The transfer transistor TRV illustrated in FIG. 3 transfers a signal charge photoelectrically converted by the photoelectric conversion unit 24 to the charge holding region FD. The source region of the transfer transistor RTV is electrically connected to the cathode side of the photoelectric conversion unit 24, and the drain region of the transfer transistor TRV is electrically connected to the charge holding region FD. The gate electrode of the transfer transistor TRV is electrically connected to a transfer transistor drive line of the pixel drive line 10 (see FIG. 2).

The charge holding region FD illustrated in FIG. 3 temporarily holds (accumulates) the signal charge transferred from the photoelectric conversion unit 24 via the transfer transistor TRV.

The photoelectric conversion unit 24, the transfer transistor TRV, and the charge holding region FD are provided in a photoelectric conversion region 21 (see FIG. 7) of the semiconductor layer 20 (described later).

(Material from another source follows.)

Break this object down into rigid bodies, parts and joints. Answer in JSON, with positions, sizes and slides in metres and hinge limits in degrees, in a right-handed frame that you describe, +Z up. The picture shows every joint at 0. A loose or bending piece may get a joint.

The readout circuit 15 illustrated in FIG. 3 reads out the signal charge held in the charge holding region FD and outputs a pixel signal based on this signal charge. Although not limited thereto, the readout circuit 15 includes, for example, an amplifying transistor AMP, a selection transistor SEL, and a reset transistor RST as pixel transistors. Each of the transistors (AMP, SEL, RST) and the transfer transistor TRV described above is constituted by a MOSFET having, for example, a gate insulating film formed from a silicon oxide (SiO₂) film, a gate electrode, and a pair of main electrode regions functioning as a source region and a drain region, as a field effect transistor. The transistor may be a metal insulator semiconductor FET (MISFET) whose gate insulating film is a silicon nitride (a Si₃N₄) film or a layered film including a silicon nitride film, a silicon oxide film, or the like.

As illustrated in FIG. 3, the amplifying transistor AMP has a source region electrically connected to a drain region of the selection transistor SEL, and a drain region electrically connected to a power source line Vdd and a drain region of the reset transistor RST. The gate electrode of the amplifying transistor AMP is electrically connected to the charge holding region FD and a source region of the reset transistor RST.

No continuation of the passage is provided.